RIDDLE: Tens of thousands of kids stayed inside last Thursday. Air quality reached unhealthy levels, and schools canceled outdoor activities. Gabriela Goldfarb is the manager of Environmental Public Health at the Oregon Health Authority.

GABRIELA GOLDFARB: The thing that we are most - that we most care about for immediate impacts are particulates.

RIDDLE: Particulates - tiny pieces of matter carried by smoke. Health officials say they're dangerous in the short term, especially for people with breathing issues. But there could be long-term impacts, too. The Oregon Health Authority uses science from national agencies to put out guidance for schools about when there are too many particulates in the air to let kids outside. But calculating risk is both science and art, says Goldfarb.

GOLDFARB: Actually, I just got off another smoke call, huddling, trying to come up with how to adjust our air advisories.

RIDDLE: It's only in recent years the agency has added this to the list of hazards to monitor.

GOLDFARB: We're trying to strike that balance and give schools and families the tools they need to manage things.
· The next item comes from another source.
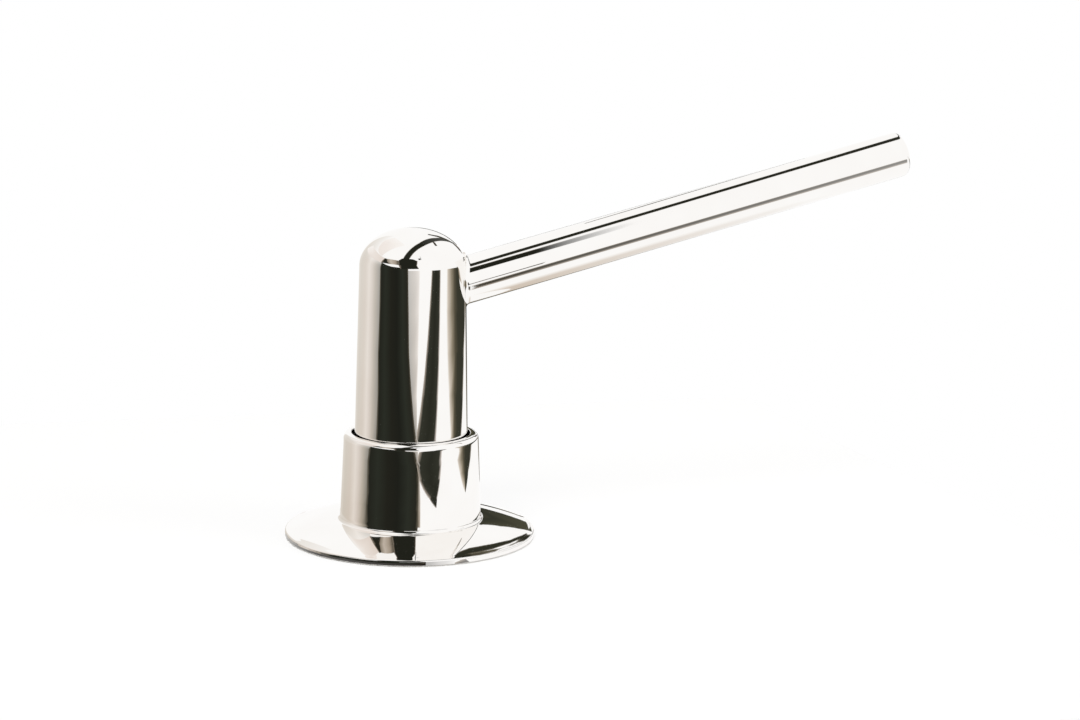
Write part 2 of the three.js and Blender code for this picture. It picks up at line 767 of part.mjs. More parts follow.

RIDDLE: Reta Doland is a superintendent in rural Oakridge, Ore. On top of the physical effects, she says there's also mental health concerns. Last month, three-quarters of her students evacuated because of a wildfire. A question that haunted her - where did they go?

RETA DOLAND: Are you in a campground in a forest?

RIDDLE: Many Oakridge families were already in unstable housing situations.

DOLAND: Are you in a trailer in a parking lot in one of our stores? Are you in a trailer that has a very bad roof on it, and it leaks, and there's no way to keep smoke out?

RIDDLE: This community has been coping with dangerous air quality for more than a month now. But around here, dealing with wildfires is a way of life. There's a trick people have, says Doland, to manage the anxiety - always have a list of the things you need to take with you if you have to leave fast. Doland has two lists - one for herself and one for the schools, where 500 children are in her care.